Uitspraak
[veroordeelde](hierna te noemen: veroordeelde),
Rechtbank Gelderland
In deze zaak, behandeld door de meervoudige militaire kamer van de Rechtbank Gelderland, is op 24 februari 2020 uitspraak gedaan over een ontnemingsvordering van de officier van justitie tegen de veroordeelde. De zaak betreft een vordering tot betaling van een bedrag dat door de officier van justitie is gesteld op € 22.200,00, als wederrechtelijk verkregen voordeel. De zittingen vonden plaats op 28 januari 2019 en 10 februari 2020, waarbij de veroordeelde werd bijgestaan door zijn raadsman, mr. L.J.B.G. van Kleef.

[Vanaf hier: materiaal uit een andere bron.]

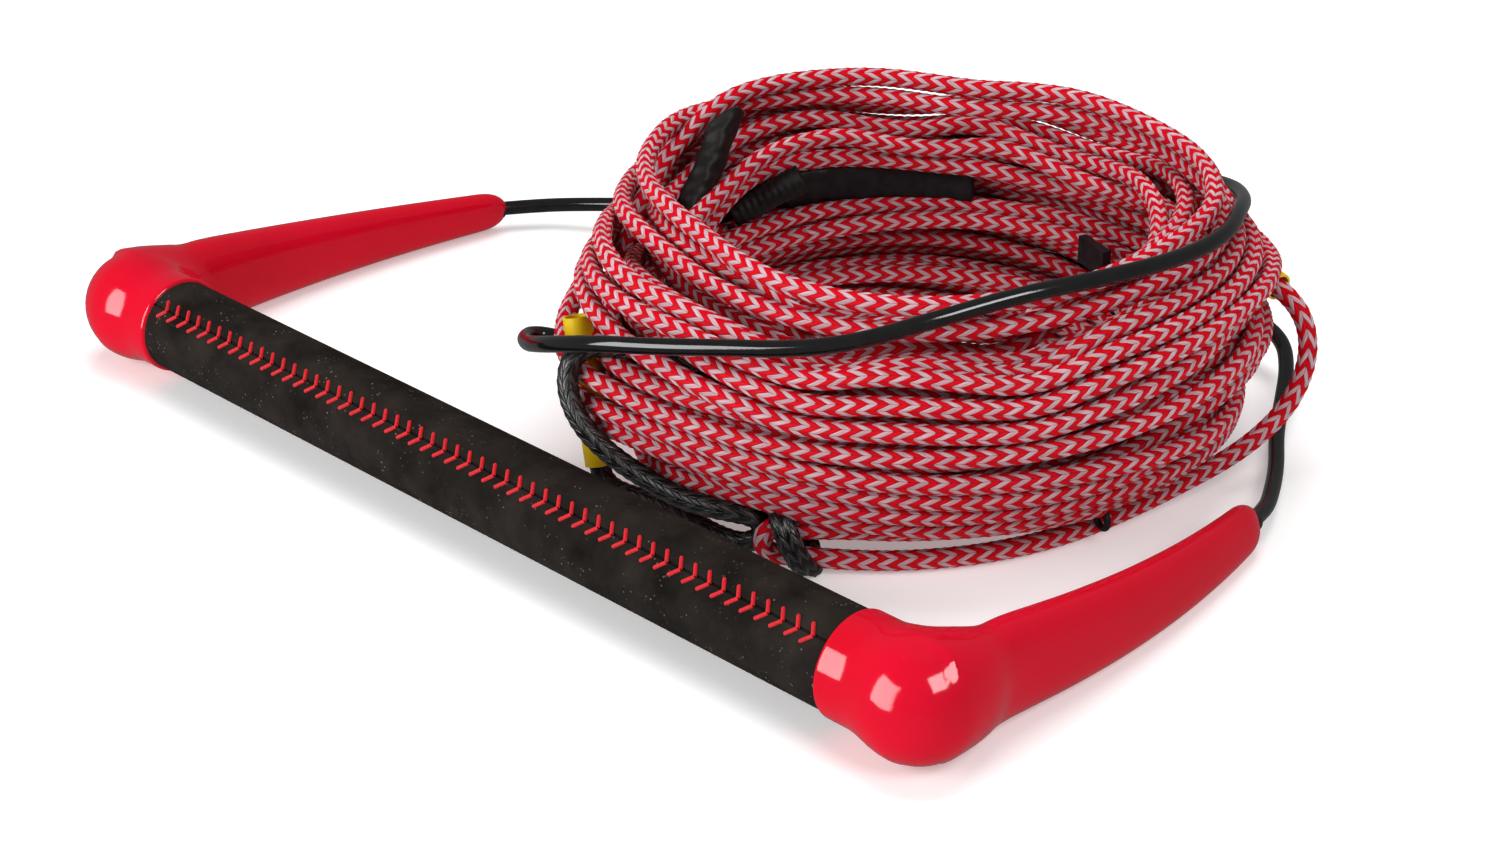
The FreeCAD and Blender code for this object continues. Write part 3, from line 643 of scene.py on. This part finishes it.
def closest(a0, a1, b0, b1):
    """Nearest points of pairs of segments, as shares along each."""
    u, v, w = a1 - a0, b1 - b0, a0 - b0
    a = np.einsum("ij,ij->i", u, u)
    b = np.einsum("ij,ij->i", u, v)
    c = np.einsum("ij,ij->i", v, v)
    d = np.einsum("ij,ij->i", u, w)
    e = np.einsum("ij,ij->i", v, w)
    den = np.maximum(a * c - b * b, 1e-9)
    s = np.clip((b * e - c * d) / den, 0, 1)
    t = np.clip((b * s + e) / c, 0, 1)
    s = np.clip((b * t - d) / a, 0, 1)
    return s, t


def near_pairs(p, statics, radius):
    """Segments that may touch: turn with turn, and turn with what doesn't give way."""
    turn_reach, other_reach = 27.0, 16.0
    s0, s1, sr = statics
    mid = (p[:-1] + p[1:]) / 2
    near = np.linalg.norm(mid[:, None] - mid[None], axis=2) < turn_reach
    i, j = np.nonzero(np.triu(near, 3))
    smid = (s0 + s1) / 2
    reach = np.linalg.norm(s1 - s0, axis=1) / 2 + sr + other_reach
    si, sj = np.nonzero(np.linalg.norm(mid[:, None] - smid[None], axis=2) < reach[None] + radius)
    return i, j, si, sj


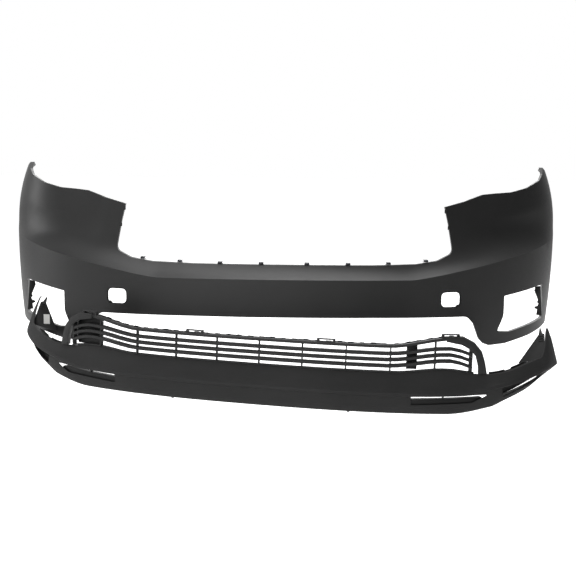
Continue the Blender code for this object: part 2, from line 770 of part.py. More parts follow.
def loop_piece(s):
    """A snap loop standing on the grille's top rail."""
    low = RAIL_TOP - 0.006 - rail_drop(s + 0.02)
    loop = swept("loop", LOWER_PLAN, along(s - 0.030, s + 0.030, 4),
                 bar_section(0.0143, 0.010, low, low + 0.017, 0.002), BLACK)
    x, y, turn = stand_on(s, 0.019)
    eye = solid_box("eye", (0.044, 0.04, 0.0052), (x, y, low + 0.0108), None, (0, 0, turn))
    return boolean(loop, eye, "DIFFERENCE")


def grille_stay(side):
    """An upright behind the grille: a narrow one on the right, a panel across the end cell on the left."""
    name, (start, stop) = STAYS[side]
    first, last = LOWER_PLAN.arc_at_x(start), LOWER_PLAN.arc_at_x(stop)

    def section(s):
        return bar_section(0.0348, 0.010, 0.1930, RAIL_TOP - 0.002 - rail_drop(s), 0.002)

    stay = swept(name, LOWER_PLAN, along(first, last, 4), section, BLACK)
    return shade(mirror_if_left(stay, side))


# ---------------------------------------------------------------- push clips
def push_clip(side):
    """A push-in retainer in the lower cover's bottom lip: a split collar and its centre pin."""
    x, y, z = clip_seat(side)
    seat = z - 0.0030
    word = "right" if side > 0 else "left"
    head = [(0.0022, -0.0028), (0.0062, -0.0028), (0.0090, -0.0020), (0.0090, -GAP), (0.0040, -GAP)]
    shank = [(0.0040, 0.0095), (0.0034, 0.0130), (0.0022, 0.0130), (0.0022, -0.0028)]
    collar = turned(f"push_clip_{word}", head + shank, (x, y, seat), BLACK)
    pin_head = [(0, -0.0058), (0.0040, -0.0058), (0.0052, -0.0050), (0.0052, -0.0032), (0.0018, -0.0032)]
    stem = [(0.0018, 0.0140), (0.0010, 0.0150), (0, 0.0150)]
    pin = turned(f"clip_pin_{word}", pin_head + stem, (0, 0, 0), BLACK)
    pin.location = (x, y, seat)
    return collar, pin


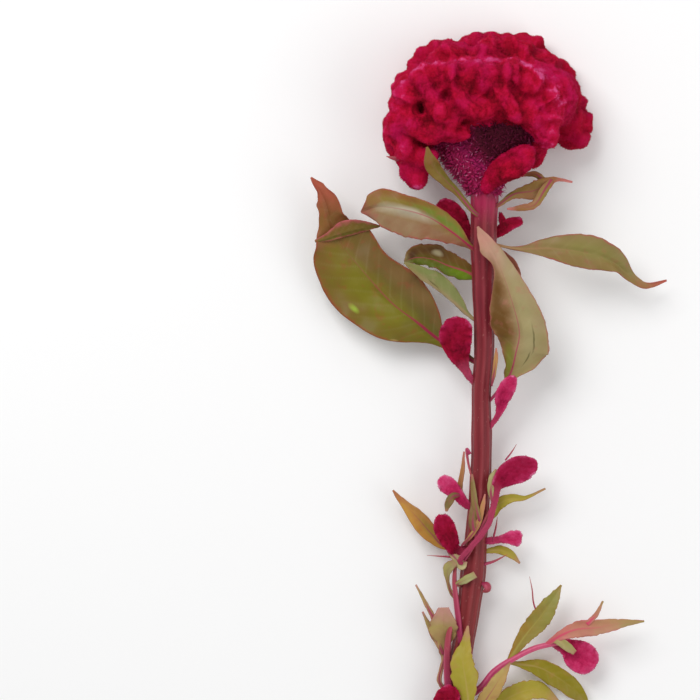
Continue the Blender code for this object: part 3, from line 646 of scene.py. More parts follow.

Tijdens de zitting op 10 februari 2020 heeft de officier van justitie de vordering aangepast en het bedrag verlaagd naar € 4.300,00. De officier voerde aan dat de veroordeelde onrechtmatig negen kentekens en vijfentwintig personen had bevraagd. De verdediging heeft echter betoogd dat niet wettig en overtuigend bewezen kan worden dat de veroordeelde giften heeft aangenomen voor deze bevragingen. Subsidiair werd verzocht om de vordering te matigen.
De militaire kamer heeft kennisgenomen van het vonnis van 24 februari 2020, waarbij de veroordeelde is vrijgesproken van het feit waarop de ontnemingsvordering is gebaseerd. Gezien het ontbreken van bewijs voor wederrechtelijk verkregen voordeel, heeft de militaire kamer de vordering tot ontneming van het wederrechtelijk verkregen voordeel afgewezen. De beslissing werd uitgesproken door de voorzitter en de rechters, met de griffier aanwezig.